[RAW DATA]
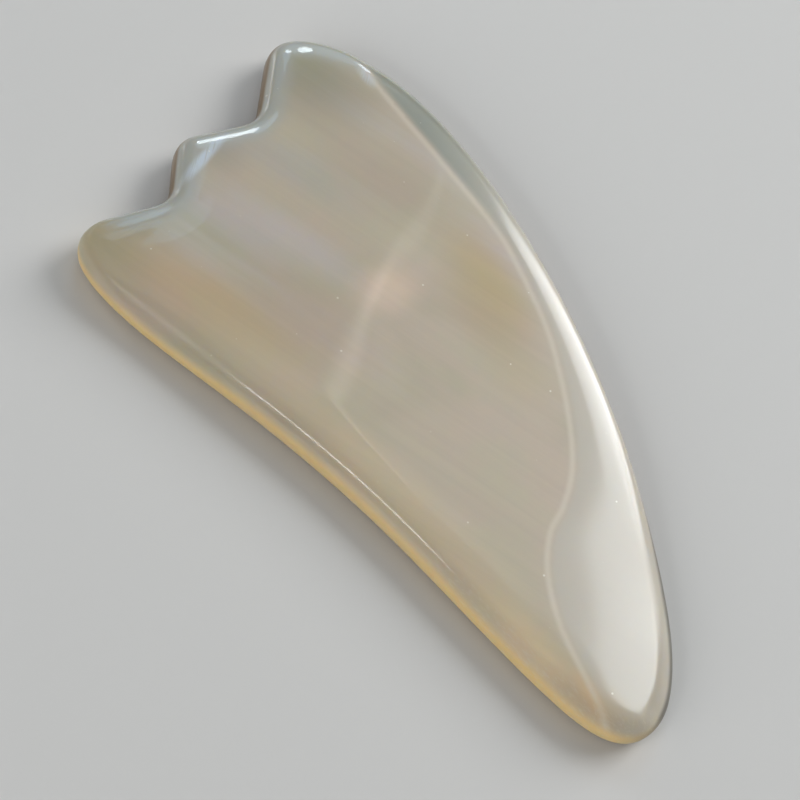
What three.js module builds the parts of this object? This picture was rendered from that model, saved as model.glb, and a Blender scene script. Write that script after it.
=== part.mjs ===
// A gua sha board cut and polished from one thick slab of pale buffalo horn.
//
// It lies on its flat back. Units are millimetres, +Z is up through the thickness, +X points
// at the narrow tip, the long convex back of the board is on the +Y side and the shallow
// hollow of the scraping edge is on the -Y side. The three-lobed comb end faces -X.

import * as THREE from 'three';

// ---- Driving dimensions ----------------------------------------------------------------

const LENGTH = 110;
const WIDTH = 58.8;
const EDGE_THICKNESS = 5.6;      // where the rounded edge hands over to the front face
const CROWN_RISE = 1.2;          // further rise of the front face to the middle of the board
const RIM_HEIGHT = 2.7;          // height of the outermost line of the rounded edge
const FRONT_ROUND = 2.8;         // reach of the rounding, inwards from the rim, on the front
const BACK_ROUND = 2.4;          // the same on the back
const ROUND_SQUARENESS = 2.3;    // 2 is an elliptical edge, more is a squarer one

const HALF_LENGTH = LENGTH / 2;
const HALF_WIDTH = WIDTH / 2;

// The outline's turning points, counter-clockwise as seen from the front. Each has the heading
// of the outline there, in degrees, and how far the outline is pulled along that heading
// before and after the point.
const HOLLOW = { x: 1, y: 2.4 - HALF_WIDTH, heading: 0, before: 20, after: 15 };
const TIP_BELLY = { x: 43, y: -HALF_WIDTH, heading: 0, before: 12, after: 8 };
const TIP = { x: HALF_LENGTH, y: -22.2, heading: 90, before: 5.3, after: 4.2 };
const SHOULDER = { x: 46, y: -8.1, heading: 137, before: 6.5, after: 30 };
const BACK_TOP = { x: -35, y: HALF_WIDTH, heading: 180, before: 22, after: 12.5 };
const COMB_START = { x: -HALF_LENGTH, y: 19.7, heading: 270, before: 3.9 };
const COMB_END = { x: -52.1, y: -24, heading: 270, after: 4 };
const LOBE_BELLY = { x: -39, y: -HALF_WIDTH, heading: 0, before: 8, after: 10 };

// The comb end between COMB_START and COMB_END: the corners of its three lobes and two
// notches, each with the radius that rounds it.
const COMB_CORNERS = [
  { x: COMB_START.x, y: 18.0, radius: 5.0 },
  { x: -47.8, y: 7.6, radius: 4.0 },
  { x: -53.7, y: -3.6, radius: 4.0 },
  { x: -47.2, y: -12.0, radius: 3.5 },
  { x: COMB_END.x, y: -22.4, radius: 6.0 },
];

// The ridge line that the crowned front rises to.
const RIDGE = new THREE.Line3(new THREE.Vector3(-33, 0, 0), new THREE.Vector3(38, -16.5, 0));

// ---- Fineness of the mesh --------------------------------------------------------------

const MAX_STEP = 3.2;                           // longest step along the outline
const MAX_TURN = THREE.MathUtils.degToRad(9);   // sharpest turn in one step
const BACK_ROUND_STEPS = 4;
const FRONT_ROUND_STEPS = 5;
const CROWN_STEPS = 5;
const CROWN_REACH = 0.9;                        // part of the way to the ridge that rings cover

// ---- Outline ---------------------------------------------------------------------------

// A point ahead of (or, with a negative distance, behind) a turning point, along its heading.
function along({ x, y, heading }, distance) {
  const angle = THREE.MathUtils.degToRad(heading);
  return new THREE.Vector2(x + distance * Math.cos(angle), y + distance * Math.sin(angle));
}

// Adds one smooth curve for each pair of neighbouring turning points.
function addSmoothCurves(path, points) {
  for (let i = 1; i < points.length; i += 1) {
    const leaving = along(points[i - 1], points[i - 1].after);
    const arriving = along(points[i], -points[i].before);
    path.bezierCurveTo(leaving.x, leaving.y, arriving.x, arriving.y, points[i].x, points[i].y);
  }
}

// Adds the zigzag of the comb end, each corner replaced by an arc tangent to both its sides.
// Each arc is joined to the one before it by a straight line.
function addRoundedCorners(path, start, corners, end) {
  corners.forEach(({ x, y, radius }, index) => {
    const before = index === 0 ? start : corners[index - 1];
    const after = index === corners.length - 1 ? end : corners[index + 1];
    const arriving = new THREE.Vector2(x - before.x, y - before.y).normalize();
    const leaving = new THREE.Vector2(after.x - x, after.y - y).normalize();
    const turn = Math.atan2(arriving.cross(leaving), arriving.dot(leaving));
    const cutBack = radius * Math.tan(Math.abs(turn) / 2);
    const arcStart = new THREE.Vector2(x, y).addScaledVector(arriving, -cutBack);
    const toCentre = new THREE.Vector2(-arriving.y, arriving.x).multiplyScalar(Math.sign(turn));
    const centre = arcStart.addScaledVector(toCentre, radius);
    const startAngle = Math.atan2(-toCentre.y, -toCentre.x);
    path.absarc(centre.x, centre.y, radius, startAngle, startAngle + turn, turn < 0);
  });
  path.lineTo(end.x, end.y);
}

function makeOutline() {
  const path = new THREE.Path();
  path.moveTo(HOLLOW.x, HOLLOW.y);
  addSmoothCurves(path, [HOLLOW, TIP_BELLY, TIP, SHOULDER, BACK_TOP, COMB_START]);
  addRoundedCorners(path, COMB_START, COMB_CORNERS, COMB_END);
  addSmoothCurves(path, [COMB_END, LOBE_BELLY, HOLLOW]);
  return path;
}

// Points along the outline with the inward normal at each, closer together where it bends.
function sampleOutline(path) {
  const samples = [];
  for (const curve of path.curves) {
    const length = curve.getLength();
    const turn = curve.getTangentAt(0).angleTo(curve.getTangentAt(1));
    const steps = Math.ceil(Math.max(length / MAX_STEP, turn / MAX_TURN));
    for (let step = 0; step < steps; step += 1) {
      const tangent = curve.getTangentAt(step / steps);
      samples.push({
        point: curve.getPointAt(step / steps),
        inward: new THREE.Vector2(-tangent.y, tangent.x),
      });
    }
  }
  return samples;
}

// ---- Solid -----------------------------------------------------------------------------

// Height of a superelliptical quarter round, 0 at the rim and 1 where it ends.
function roundedRise(share) {
  const remaining = Math.max(0, 1 - share);
  return (1 - remaining ** ROUND_SQUARENESS) ** (1 / ROUND_SQUARENESS);
}

// Insets of the rings of one quarter round, evenly turned from the rim inwards.
function roundInsets(reach, steps) {
  const insets = [];
  for (let step = 1; step <= steps; step += 1) {
    const angle = (Math.PI / 2) * (step / steps);
    insets.push(reach * (1 - Math.cos(angle) ** (2 / ROUND_SQUARENESS)));
  }
  return insets;
}

function frontHeight(inset, wholeInset) {
  const rounding = (EDGE_THICKNESS - RIM_HEIGHT) * roundedRise(inset / FRONT_ROUND);
  const crown = CROWN_RISE * (1 - (1 - inset / wholeInset) ** 2);
  return RIM_HEIGHT + rounding + crown;
}

// Rings of vertices from the border of the flat back, out round the rim and up to the ridge.
function makeRings(samples) {
  const borders = samples.map(({ point, inward }) => {
    const border = point.clone().addScaledVector(inward, FRONT_ROUND);
    const flat = new THREE.Vector3(border.x, border.y, 0);
    const ridge = RIDGE.closestPointToPoint(flat, true, new THREE.Vector3());
    return { border: flat, ridge, whole: FRONT_ROUND + flat.distanceTo(ridge) };
  });

  const rings = [];
  for (const inset of roundInsets(BACK_ROUND, BACK_ROUND_STEPS).reverse()) {
    const height = RIM_HEIGHT * (1 - roundedRise(inset / BACK_ROUND));
    rings.push(samples.map(({ point, inward }) => {
      const shifted = point.clone().addScaledVector(inward, inset);
      return new THREE.Vector3(shifted.x, shifted.y, height);
    }));
  }
  for (const inset of [0, ...roundInsets(FRONT_ROUND, FRONT_ROUND_STEPS)]) {
    rings.push(samples.map(({ point, inward }, index) => {
      const shifted = point.clone().addScaledVector(inward, inset);
      return new THREE.Vector3(shifted.x, shifted.y, frontHeight(inset, borders[index].whole));
    }));
  }
  for (let step = 1; step <= CROWN_STEPS; step += 1) {
    const share = CROWN_REACH * (step / CROWN_STEPS);
    rings.push(borders.map(({ border, ridge, whole }) => {
      const inset = FRONT_ROUND + share * (whole - FRONT_ROUND);
      return border.clone().lerp(ridge, share).setZ(frontHeight(inset, whole));
    }));
  }
  return rings;
}

// Joins the rings into one closed skin: the flat back, the walls, and the top of the crown.
function makeSolid(rings) {
  const count = rings[0].length;
  const index = [];
  const toFlat = (ring) => ring.map(({ x, y }) => new THREE.Vector2(x, y));

  for (const [a, b, c] of THREE.ShapeUtils.triangulateShape(toFlat(rings[0]), [])) {
    index.push(a, c, b);
  }
  for (let ring = 0; ring < rings.length - 1; ring += 1) {
    for (let i = 0; i < count; i += 1) {
      const next = (i + 1) % count;
      const low = ring * count;
      const high = low + count;
      index.push(low + i, low + next, high + next);
      index.push(low + i, high + next, high + i);
    }
  }
  const top = (rings.length - 1) * count;
  for (const [a, b, c] of THREE.ShapeUtils.triangulateShape(toFlat(rings.at(-1)), [])) {
    index.push(top + a, top + b, top + c);
  }

  const geometry = new THREE.BufferGeometry().setFromPoints(rings.flat());
  geometry.setIndex(index);
  geometry.computeVertexNormals();
  return geometry;
}

// ---- Board -----------------------------------------------------------------------------

const horn = new THREE.MeshStandardMaterial({ color: 0xb4aa94, roughness: 0.22, metalness: 0 });

const board = new THREE.Mesh(makeSolid(makeRings(sampleOutline(makeOutline()))), horn);
board.name = 'horn_board';

const scraper = new THREE.Group();
scraper.add(board);

export default scraper;
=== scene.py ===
import math

import bmesh
import bpy
import numpy as np
from mathutils import Matrix, Vector, geometry


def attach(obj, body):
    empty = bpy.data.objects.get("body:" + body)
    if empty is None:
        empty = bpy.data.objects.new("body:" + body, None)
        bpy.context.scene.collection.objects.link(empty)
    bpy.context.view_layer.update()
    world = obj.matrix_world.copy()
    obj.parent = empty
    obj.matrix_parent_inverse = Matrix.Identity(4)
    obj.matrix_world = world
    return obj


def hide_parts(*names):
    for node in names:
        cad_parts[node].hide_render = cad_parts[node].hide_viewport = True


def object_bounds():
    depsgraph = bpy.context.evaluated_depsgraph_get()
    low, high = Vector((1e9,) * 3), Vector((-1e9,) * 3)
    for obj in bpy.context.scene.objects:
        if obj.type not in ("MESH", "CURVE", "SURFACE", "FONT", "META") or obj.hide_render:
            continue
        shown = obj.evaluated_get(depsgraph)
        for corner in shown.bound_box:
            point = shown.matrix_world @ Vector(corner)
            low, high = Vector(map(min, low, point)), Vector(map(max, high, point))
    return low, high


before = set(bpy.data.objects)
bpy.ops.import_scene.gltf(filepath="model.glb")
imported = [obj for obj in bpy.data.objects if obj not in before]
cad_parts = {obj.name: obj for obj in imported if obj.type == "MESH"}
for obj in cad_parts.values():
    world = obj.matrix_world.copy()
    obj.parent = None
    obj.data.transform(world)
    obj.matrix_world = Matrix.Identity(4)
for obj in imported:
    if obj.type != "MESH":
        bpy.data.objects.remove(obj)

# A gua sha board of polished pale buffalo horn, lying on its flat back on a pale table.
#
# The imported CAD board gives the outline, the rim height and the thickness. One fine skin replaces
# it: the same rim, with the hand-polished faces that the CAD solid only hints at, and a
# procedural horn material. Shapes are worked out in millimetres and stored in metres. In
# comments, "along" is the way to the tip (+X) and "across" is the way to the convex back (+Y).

MM = 0.001
NODE = "horn_board"
scene = bpy.context.scene

cad_low, cad_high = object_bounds()
LOW = np.array(cad_low) / MM
HIGH = np.array(cad_high) / MM
MIDDLE = (LOW + HIGH) / 2
TOP = HIGH[2]


# ---- Shape of the polished faces -------------------------------------------------------

UNDER_ROUND = 2.4          # reach of the rounding under the rim, as in the CAD board
FRONT_ROUND = 2.6          # reach of the front rounding along the convex back
SCRAPING_ROUND = 3.2       # along the scraping edge
SOFT_ROUND = 3.9           # and along its softer start, next to the comb end
COMB_ROUND = 1.6           # tighter round the lobes
TIP_ROUND = 3.1            # and softer round the tip
SQUARENESS = 2.3           # 2 is an elliptical rounding, more is squarer
SOFT_SQUARENESS = 1.8      # and less is nearer to a chamfer
TIP_SQUARENESS = 1.5

# Where each rounding fades in: distances from the comb end, or for the tip from the tip.
COMB_ROUND_FADE = (14, 7)
SCRAPING_ROUND_FADE = (11, 18)
SOFT_ROUND_FADE = (36, 26)
TIP_ROUND_FADE = (34, 14)
# And which way the rim there faces: the Y part of its inward direction.
SCRAPING_FACING = (0.3, 0.8)
TIP_FACING = (0.45, -0.25)

CROWN_RADIUS = (4000, 1600)    # how gently the front curves, along and across the board

# Towards its edges the front is eased down further, before the rounding starts: by how much at
# the rim, and from how far in.
COMB_EASE = (0.48, 4.6)
SCRAPING_EASE = (0.75, 7.5)
BACK_EASE = (0.35, 4.5)
# The comb end's easing fades in between two distances from that end. The scraping edge's fades
# in between two places across, and out between two distances from the tip. The back's fades in
# between two places across that slant towards the tip.
COMB_EASE_FADE = (14, 8)
SCRAPING_EASE_FADE = (-4, -14)
TIP_EASE_FADE = (6, 20)
BACK_EASE_FADE = (-8, 4)
BACK_EASE_SLANT = 0.6

# The crease where the flat front gives way to the long facet that thins the back and the tip.
CREASE = [(-49, 28.5), (-42.5, 26), (-33, 24), (-23, 22.1), (-11, 19.6), (-4, 16.9), (5, 12.4),
          (12, 7.4), (18, 2.2), (22.4, -2.8), (25, -8), (26.3, -12.5), (30, -17.5),
          (36, -22), (43, -25.2), (52, -29)]
CREASE_SOFTNESS = 0.4
FACET_SLOPE = 0.032

# Beyond this smoother line the facet bends down further towards the edge.
FACET_FOLD = [(-50, 30), (-33, 26), (-11, 20.5), (5, 13.4), (18, 3), (27, -6.5), (35, -15.5),
              (44, -24), (54, -32)]
FOLD_SOFTNESS = 1.5
FACET_BEND = 0.0040

# Slow waves left by hand polishing: (height, wavelength, heading in degrees, phase).
WAVES = [(0.014, 41, 12, 0.4), (0.010, 27, 78, 2.1), (0.005, 19, 140, 4.0), (0.003, 13, 50, 1.0)]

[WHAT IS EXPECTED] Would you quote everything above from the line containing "const horn = new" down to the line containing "before = set(bpy.data.objects)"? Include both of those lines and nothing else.

[EXERCISE ANSWER]
const horn = new THREE.MeshStandardMaterial({ color: 0xb4aa94, roughness: 0.22, metalness: 0 });

const board = new THREE.Mesh(makeSolid(makeRings(sampleOutline(makeOutline()))), horn);
board.name = 'horn_board';

const scraper = new THREE.Group();
scraper.add(board);

export default scraper;
=== scene.py ===
import math

import bmesh
import bpy
import numpy as np
from mathutils import Matrix, Vector, geometry


def attach(obj, body):
    empty = bpy.data.objects.get("body:" + body)
    if empty is None:
        empty = bpy.data.objects.new("body:" + body, None)
        bpy.context.scene.collection.objects.link(empty)
    bpy.context.view_layer.update()
    world = obj.matrix_world.copy()
    obj.parent = empty
    obj.matrix_parent_inverse = Matrix.Identity(4)
    obj.matrix_world = world
    return obj


def hide_parts(*names):
    for node in names:
        cad_parts[node].hide_render = cad_parts[node].hide_viewport = True


def object_bounds():
    depsgraph = bpy.context.evaluated_depsgraph_get()
    low, high = Vector((1e9,) * 3), Vector((-1e9,) * 3)
    for obj in bpy.context.scene.objects:
        if obj.type not in ("MESH", "CURVE", "SURFACE", "FONT", "META") or obj.hide_render:
            continue
        shown = obj.evaluated_get(depsgraph)
        for corner in shown.bound_box:
            point = shown.matrix_world @ Vector(corner)
            low, high = Vector(map(min, low, point)), Vector(map(max, high, point))
    return low, high


before = set(bpy.data.objects)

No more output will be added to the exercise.